The graphs of acres burned in California (and in other western states) and the expansion of some bird species into the Pacific Northwest (in this case, Anna’s hummingbirds in winter), are strikingly similar.

I’m leaving. I’ve lived in California fifty-five years but it’s no longer the state I grew up in.

We’re headed to the Olympic Peninsula in Washington. We are fortunate to be able to do so.

Besides the cooler summers, one of the best things about moving to a new place is that I won’t be reminded of climate change on a daily experiential basis. Because the ecosystem will be new to me, I won’t know what’s different, what is changing, except maybe for the brown boobies, a tropical seabird, that are now showing up in Puget Sound each year. Or the family of California scrub-jays that have just established residence on my new street. Like Anna’s hummingbirds, black phoebes, great egrets, red-shouldered hawks, and people like me, scrub-jays are moving north. I expect more of California’s birds to follow me, just as I follow some of them. Yes, lesser goldfinches are coming north too; they’re already established southeast of Tacoma.

I feel like a frog in a boiling pot. I’m getting out. I’m saying goodbye to California, but I feel it has left all of us without saying goodbye to anyone.

The view from Point Wilson, a mile from my new home in Port Townsend, which has had only a few nights below freezing all winter.
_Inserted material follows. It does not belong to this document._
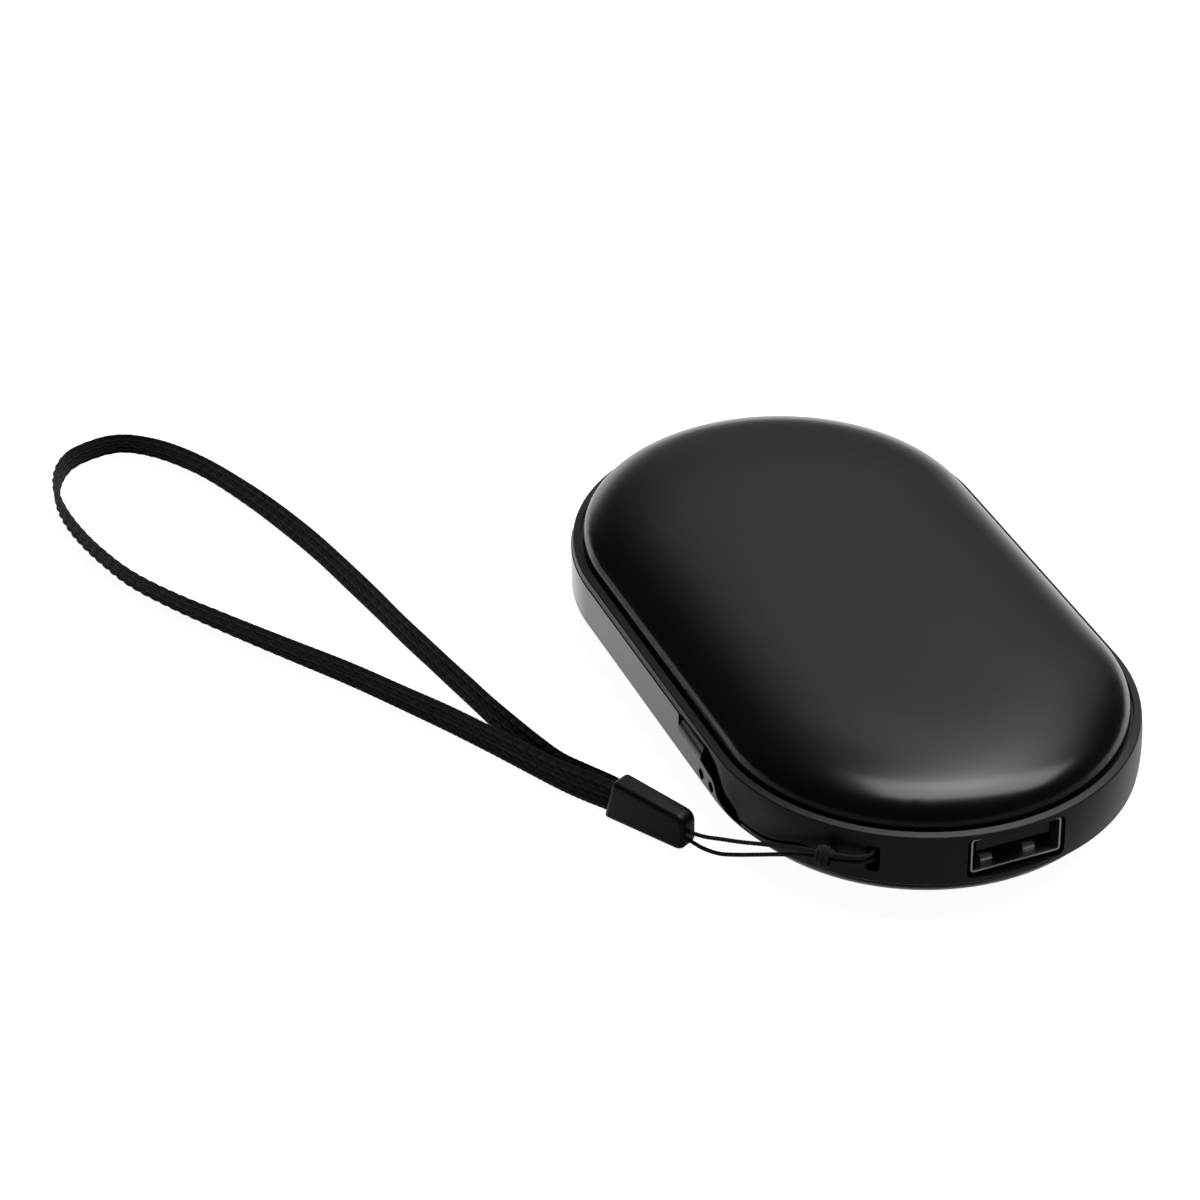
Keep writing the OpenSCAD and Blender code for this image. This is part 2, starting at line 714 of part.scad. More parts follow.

Climate change is occurring there too, but remains well within temperate ranges.

I do believe that Homo sapiens may ultimately win the climate battle and bring atmospheric CO2 back down to 300 ppm or something. But that’s a hundred years off. And there’s no guarantee we can stop the tide of Greenland and Antarctic ice melt to prevent sea level rise. In the meantime, in the next 50 to 100 years, it’s going to get a lot warmer. And we may ultimately lose New York City, Singapore, Mumbai, and every other low-lying coastal city. My new home is fifty feet above sea level. Well, probably forty-nine and a half now.